Posted by: Marge in Morristown | May 27, 2008 at 12:44 PM
Congratulations on 32 years of marriage! This is extremely encouraging to witness. Lately my friends and I've had a keen awareness that professional women around us at later stages in their career have either chosen not to marry or have gone through a divorce. Lately, we have been questioning whether a professional woman is actually able to sustain a marriage in this era. We are in solid marriages of about 5 years but with the trend around us we worry. With that said, it is understood that every situation is unique. Thanks for the encouragement!

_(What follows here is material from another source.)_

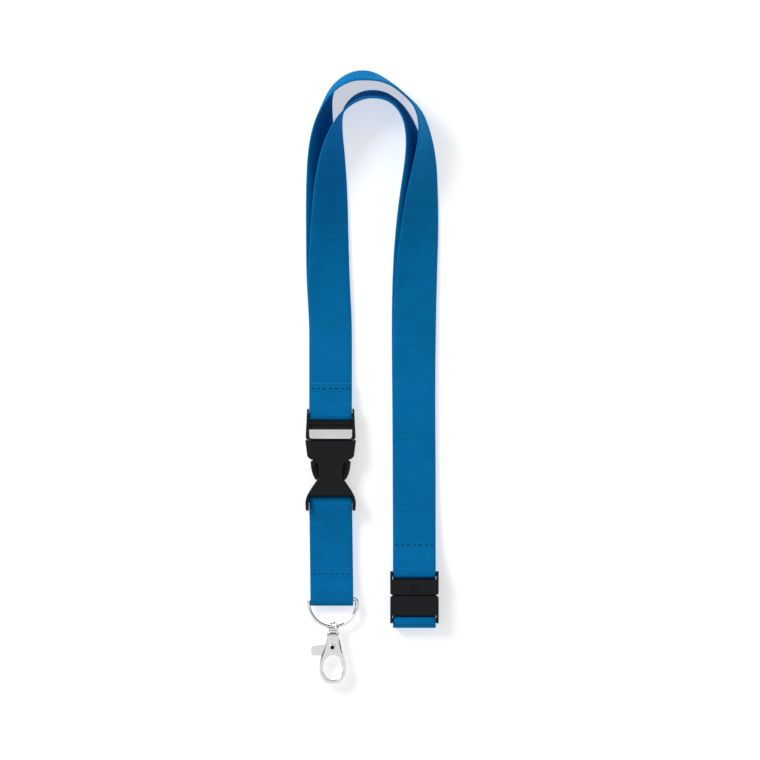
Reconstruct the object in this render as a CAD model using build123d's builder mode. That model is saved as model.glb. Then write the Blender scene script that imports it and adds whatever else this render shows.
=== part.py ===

Posted by: Monica in Dallas | May 27, 2008 at 12:44 PM
Piggy-backing on what Monica said here, one thing I've noticed that should give one pause for thought is... Thinking about businessmen that have reached a certain level of "success," it is extremely rare that such a man is not married. But it seems much more common to find an equally successful business woman, that is single. Hmmmmm.... I guess one can make their own inferences from this.
Posted by: Lynn in New York | May 27, 2008 at 12:43 PM
Barbara congratulations on 32 years! Your advice for the mother-to-be is really on point. As the mother of an 11 month and a Principal in the organization, I have struggled with all of the competing demands since coming back from maternity leave. The key is to understand your priorities and constantly remind yourself of those priorities. If not, it's easy to get caught up in everything that is going on.
Posted by: Marlene in New York | May 27, 2008 at 12:41 PM
am so proud of you Barbara! You have accomplished so much - great career, great husband and great daughter. In my experience working with you - you have always treated everyone with respect and, in turn, have earned the respect of others. I look forward to supporting you in your new role.